Lionel Eastwell grew intensely interested in the new invention which everybody at the aerodrome was discussing.
“Yes,” he said. “I follow. Go on, Claude. Tell me all you’ve heard about it. The whole thing sounds most weird and wonderful.”
“Well,” I said, “from what I can find out, the machine is not designed to screw itself through the air in the direction of its axis, or, by pushing the air downwards, to impart upward motion to the structure, as a screw propeller in water imparts a forward motion to the vessel by pushing the water backwards. The biplane is designed to obtain by a rotary motion the same upward thrust in opposition to the downward pull of gravity as the flapping wings, and the passive outspread wings of birds, and to obtain it by the blades being projected through the air in such a manner as to extract and utilise the practically constant energy of the expansive force of the air.”
“By Jove!” my friend exclaimed, stirring himself in his bed. “That theory is very sound indeed – the soundest I’ve ever heard. Who’s invented it?”
“As I’ve told you, I’ve forgotten,” I replied. “But what does it matter? There are hosts of new inventions every month, and the poor misguided public who put their money into them generally lose it. But I quite agree that the general idea of this is splendid. The war-inventions authorities ought at once to take it up hot and strong. The inventor is, no doubt, an ingenious man of thought and knowledge – whoever he may be. But alas! nobody ever meets with very much encouragement in aeronautics.”
“No,” he said, pillowing his head comfortably. “It is all so mysterious. We take on a wild-cat idea one day and manufacture machines that are declared to work miracles. Then, next week, we abandon the type altogether, and woo some other smooth-tongued inventor.”
“That’s just it,” I laughed. “If the authorities could only adopt some really reliable type to fight Zeppelins. But alas! it seems that they can’t,” I added.
For a few seconds he remained silent. I saw that he was reflecting deeply.
“Well,” he said. “We’ve established listening-posts all round London for its protection.”
“A real benefit they are!” I laughed. “We have officers and men listening all night, it is true. Of course as a picturesque fiction in order to allay public curiosity they publish photographs of men listening to things like gramophone-trumpets.”

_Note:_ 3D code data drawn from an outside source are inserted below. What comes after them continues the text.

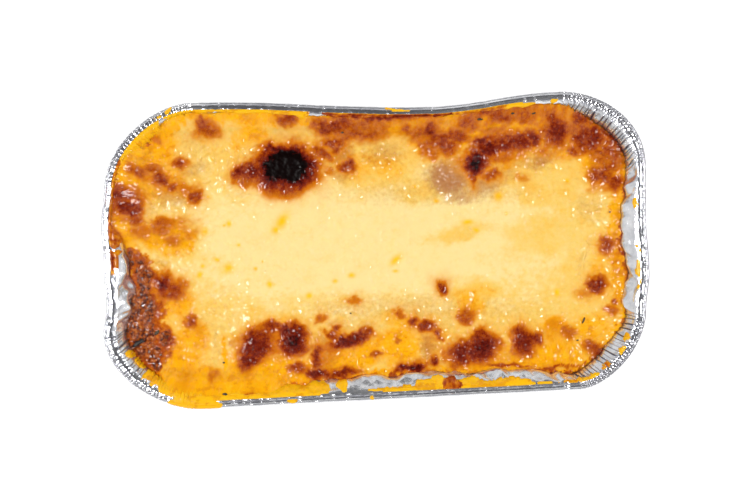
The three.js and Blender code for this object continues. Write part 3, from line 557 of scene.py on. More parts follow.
def lean(z):
    """How far the wall has leaned out at a height: straight lines between the LEAN table's points."""
    return float(np.interp(z, *zip(*LEAN)))


RIM, RIM_CORNER, RIM_SHARE = plan(CORNERS, SIDE_DENTS)
RIM_NORMAL = plan_normals(RIM)
WALL_TOP = RIM - RIM_NORMAL * RIM_WIDTH
BASE = plan([base_corner(corner) for corner in CORNERS], ())[0]
RIM_STEP = np.hypot(*(np.roll(RIM, -1, axis=0) - RIM).T)
RIM_LENGTH = float(RIM_STEP.sum())
ALONG_RIM = np.cumsum(RIM_STEP) - RIM_STEP


def around(pitch):
    """Each station's place along the rim in whole cells of about this pitch, and how many cells go
    round."""
    cells = round(RIM_LENGTH / pitch)
    return ALONG_RIM * cells / RIM_LENGTH, cells


def corner_folds(seed, low, high, depth):
    """The pleats at every station: each pleat is a wide panel and a narrow sharp fold, of random
    widths. Returned as a function of a shift along the corner, so that a fold may lean."""
    random = np.random.default_rng(seed)
    places, offsets = [], []
    for _ in range(4):
        widths = random.uniform(low, high, MOST_PLEATS)
        start = np.concatenate([[0.0], np.cumsum(widths)])[:-1]
        fold = random.uniform(0.45, 1.25, MOST_PLEATS) * depth
        places.append(np.stack([start, start + widths * 0.66, start + widths * 0.84], axis=-1).ravel())
        offsets.append(np.stack([-0.1 * fold, 0.2 * fold, -fold], axis=-1).ravel())
    fade = np.where(RIM_CORNER < 0, 0, ramp(0, 0.06, RIM_SHARE) * (1 - ramp(0.94, 1, RIM_SHARE)))

    def pleats(shift):
        out = np.zeros(len(RIM))
        for n in range(4):
            here = RIM_CORNER == n
            distance = ALONG_RIM[here] - ALONG_RIM[here][0] + shift[here]
            out[here] = np.interp(distance, places[n], offsets[n])
        return out * fade

    return pleats


def pressed(x, y):
    """How far the wall is pressed in along the front and the right and at the corner between them, by
    place: raised cosines along each side and a bell at the corner."""
    front = FRONT_PUSH * np.minimum(1.6 * hump(x - 24, 54.0, 56.0), 1.0) * (y < 0)
    right = RIGHT_PUSH * hump(y - 2, 36.0, 34.0) * ramp(70, 84, x)
    corner = CORNER_PUSH * np.exp(-(((x - 81) / 11) ** 2) - ((y + 35) / 11) ** 2)
    return np.maximum(np.maximum(front, right), corner)


def buckle(x, y, z):
    """The crease pushed into the left wall: flat flanks above and below it, a raised cosine along
    it."""
    below = (z - FILLING_TOP) / (BUCKLE_CREASE - FILLING_TOP)
    above = (TRAY_HEIGHT - z) / (TRAY_HEIGHT - BUCKLE_CREASE)
    flank = np.clip(np.minimum(below, above), 0, 1)
    along = hump(y - BUCKLE_Y, BUCKLE_HALF_LENGTH, BUCKLE_HALF_LENGTH)
    return np.where(x > 0, 0.0, BUCKLE_PUSH * flank * along)


# ---- Meshes --------------------------------------------------------------------------------------
def grid_quads(rows, columns, wrap=False):
    """The four corner numbers of every cell of a grid of points that is numbered row by row."""
    r = np.arange(rows - 1)[:, None]
    c = np.arange(columns if wrap else columns - 1)[None, :]
    a = r * columns + c
    b = r * columns + (c + 1) % columns
    return np.stack([a, b, b + columns, a + columns], axis=-1).reshape(-1, 4)


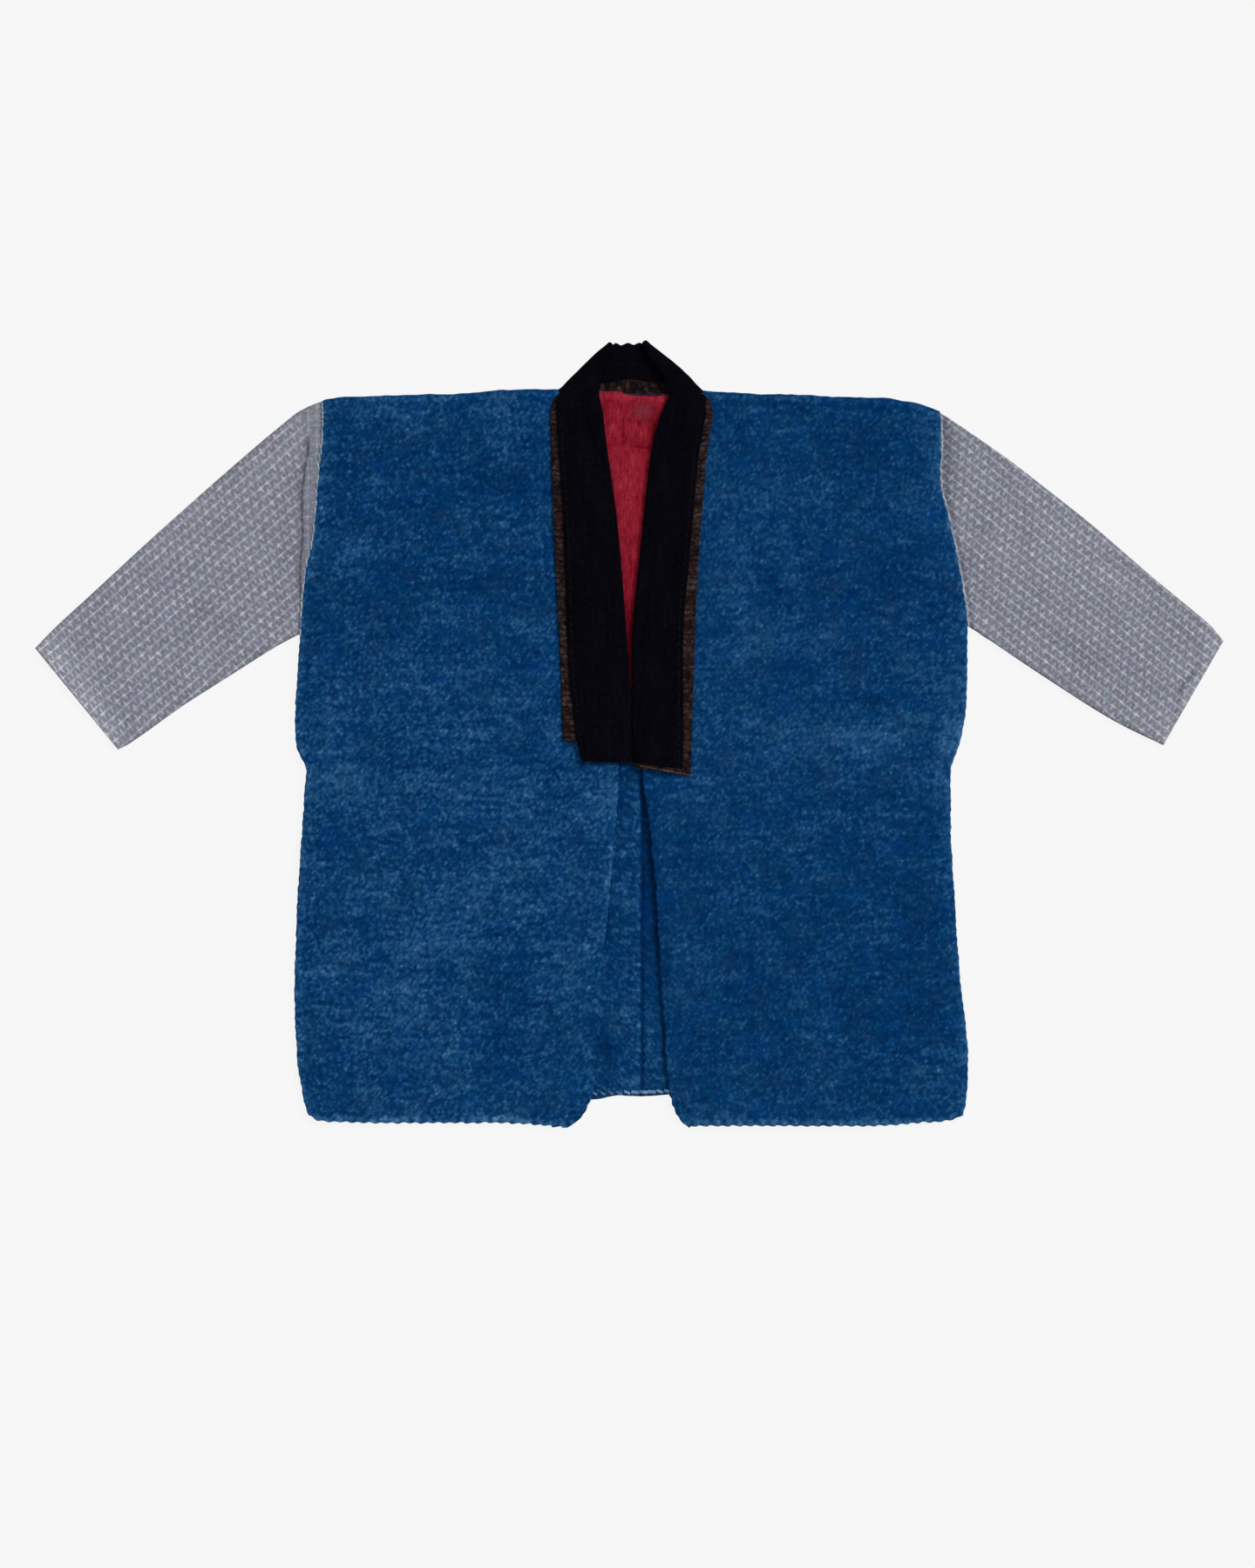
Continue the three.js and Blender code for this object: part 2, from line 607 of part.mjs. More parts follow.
function neckLining() {
  const skin = (z) => (i, j) => [
    lerp(lining.lowX, lining.highX, i / lining.columns),
    lerp(lining.lowY, lining.highY, j / lining.rows),
    z,
  ];
  return clothWall({
    columns: lining.columns,
    rows: lining.rows,
    outside: skin(liningBase + liningWall),
    inside: skin(liningBase),
  });
}

const indigoQuilt = new THREE.MeshStandardMaterial({ color: 0x0a3564, roughness: 0.95, metalness: 0 });
const greyCheck = new THREE.MeshStandardMaterial({ color: 0x83848f, roughness: 0.9, metalness: 0 });
const brownCotton = new THREE.MeshStandardMaterial({ color: 0x4a3019, roughness: 0.95, metalness: 0 });
const blackNap = new THREE.MeshStandardMaterial({ color: 0x08060d, roughness: 1, metalness: 0 });
const crimsonCotton = new THREE.MeshStandardMaterial({ color: 0x961c2d, roughness: 0.9, metalness: 0 });

function piece(name, geometry, material) {
  const mesh = new THREE.Mesh(geometry, material);
  mesh.name = name;
  return mesh;
}

// The under-collar starts above the cover's right end, and the cover stops short of its left end
const stations = collarStations();
const coat = new THREE.Group();
coat.add(
  piece('body_right', bodyHalf(rightHalf), indigoQuilt),
  piece('body_left', bodyHalf(leftHalf), indigoQuilt),
  piece('sleeve_right', sleeve(rightSleeve), greyCheck),
  piece('sleeve_left', sleeve(leftSleeve), greyCheck),
  piece('neck_lining', neckLining(), crimsonCotton),
  piece('under_collar', underCollar(stations.slice(stationsPerRow)), brownCotton),
  piece('collar_cover', collarCover(stations.slice(0, -stationsPerRow)), blackNap),
);

export default coat;
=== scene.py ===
import math
import bpy
import numpy as np
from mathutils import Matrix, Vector


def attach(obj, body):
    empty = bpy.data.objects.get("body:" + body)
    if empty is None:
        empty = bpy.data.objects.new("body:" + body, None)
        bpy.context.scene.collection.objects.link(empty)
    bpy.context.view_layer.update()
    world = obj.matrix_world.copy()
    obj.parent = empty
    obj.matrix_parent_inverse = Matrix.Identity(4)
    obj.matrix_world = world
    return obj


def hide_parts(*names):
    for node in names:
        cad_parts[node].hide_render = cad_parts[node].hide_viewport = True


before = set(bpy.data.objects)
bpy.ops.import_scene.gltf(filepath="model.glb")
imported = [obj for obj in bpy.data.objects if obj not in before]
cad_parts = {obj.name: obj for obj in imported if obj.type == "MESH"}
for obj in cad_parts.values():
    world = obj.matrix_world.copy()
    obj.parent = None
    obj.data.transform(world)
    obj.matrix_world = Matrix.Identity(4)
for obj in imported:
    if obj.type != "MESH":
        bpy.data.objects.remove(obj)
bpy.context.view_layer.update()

# A quilted work coat laid flat, front up. Tables and sizes are in millimetres, meshes in metres.
# X runs to the right of the picture, Y towards the collar, Z up. "Right" is the wearer's right, at -X.
mm = 0.001
print("frame loaded", len(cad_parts), "nodes")


# Numbers to shapes

def lerp(a, b, t):
    return a + (b - a) * t


def smooth(low, high, value):
    t = np.clip((value - low) / (high - low), 0, 1)
    return t * t * (3 - 2 * t)


def bell(value, width):  # 1 at nought, almost gone at twice the width
    return np.exp(-(value / width) ** 2)


def wave(place, pitch):  # 1 to -1 and back for each pitch
    return np.cos(2 * math.pi * place / pitch)


def curveThrough(pairs):  # a curve through (from, to) pairs, without overshoot
    x = np.array([p[0] for p in pairs], float)
    y = np.array([p[1] for p in pairs], float)
    slope = np.diff(y) / np.diff(x)
    tangent = np.empty(len(x))
    tangent[0], tangent[-1] = slope[0], slope[-1]
    before, after = slope[:-1], slope[1:]
    bothWays = before * after > 0
    safe = np.where(bothWays, before + after, 1)
    tangent[1:-1] = np.where(bothWays, 2 * before * after / safe, 0)

    def at(value):
        value = np.clip(value, x[0], x[-1])
        n = np.clip(np.searchsorted(x, value, side="right") - 1, 0, len(x) - 2)
        span = x[n + 1] - x[n]
        t = (value - x[n]) / span
        rise = y[n + 1] - y[n]
        bend = span * ((1 - t) * tangent[n] - t * tangent[n + 1]) + (2 * t - 1) * rise
        return y[n] + t * rise + t * (1 - t) * bend
    return at


def ripple(x, y, size, seed):  # soft uneven waves from -1 to 1, about size across
    cells = 61  # after so many, the waves repeat
    grid = np.random.default_rng(seed).uniform(-1, 1, (cells, cells))
    u, v = np.asarray(x) / size, np.asarray(y) / size
    i, j = np.floor(u).astype(int), np.floor(v).astype(int)
    s, t = smooth(0, 1, u - i), smooth(0, 1, v - j)

    def row(n):
        return lerp(grid[i % cells, n % cells], grid[(i + 1) % cells, n % cells], s)
    return lerp(row(j), row(j + 1), t)


def roundedBy(distance, radius):  # how far a rounded edge has fallen at a distance from the edge
    deepest = 0.9  # of the radius, at the edge itself
    near = 1 - np.clip(distance / radius, 0, 1)
    return radius * (1 - np.sqrt(np.clip(1 - near * near, 0, 1))) * deepest


def steps(count, lip=(0.0, 0.001, 0.0025, 0.0045), ends="both"):  # 0 to 1, closer near the ends
    lip = np.array(lip)
    if ends == "far":
        return np.concatenate([np.linspace(0, 1 - lip[-1], count)[:-1], 1 - lip[::-1]])
    return np.concatenate([lip[:-1], np.linspace(lip[-1], 1 - lip[-1], count), 1 - lip[::-1][1:]])


def addObject(name, data):
    made = bpy.data.objects.new(name, data)
    bpy.context.scene.collection.objects.link(made)
    return made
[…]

“Exactly. The theory of that new invention is extremely sound. That’s my opinion.”
“And mine also,” I said. “I hear that the inventor has told the authorities that if they will assist him to complete his machine – which I expect is a costly affair – he will be able to carry out daily raids on Cuxhaven, Essen, Düsseldorf, and even as far as Berlin; carrying several tons of explosives.”
“How many?” asked my friend.
“Oh! four or five it is said.”
“Phew!” remarked Lionel, again stirring in his bed. “That sounds really healthy – doesn’t it?”
“Yes – the realisation of the dream of every flying-man to-day,” I said.
Then our conversation drifted into another channel, and, half an hour later, I left him.
During the past few days Teddy and I had been very busy with our own invention, and had made a number of further experiments down at Gunnersbury.
We could easily direct the electric current upon those insulated steel guys around our distant wireless-pole, but our difficulty was how to increase our power without increasing the bulk of the apparatus which we should be compelled to take up in the monoplane for purposes of attacking a Zeppelin.
There was a limit to the weight which my Breguet with its 200 horse-power engines would carry, and though, of course, we believed it would be unnecessary to use bombs, yet some should be carried for purposes of defence, as well as a Lewis gun.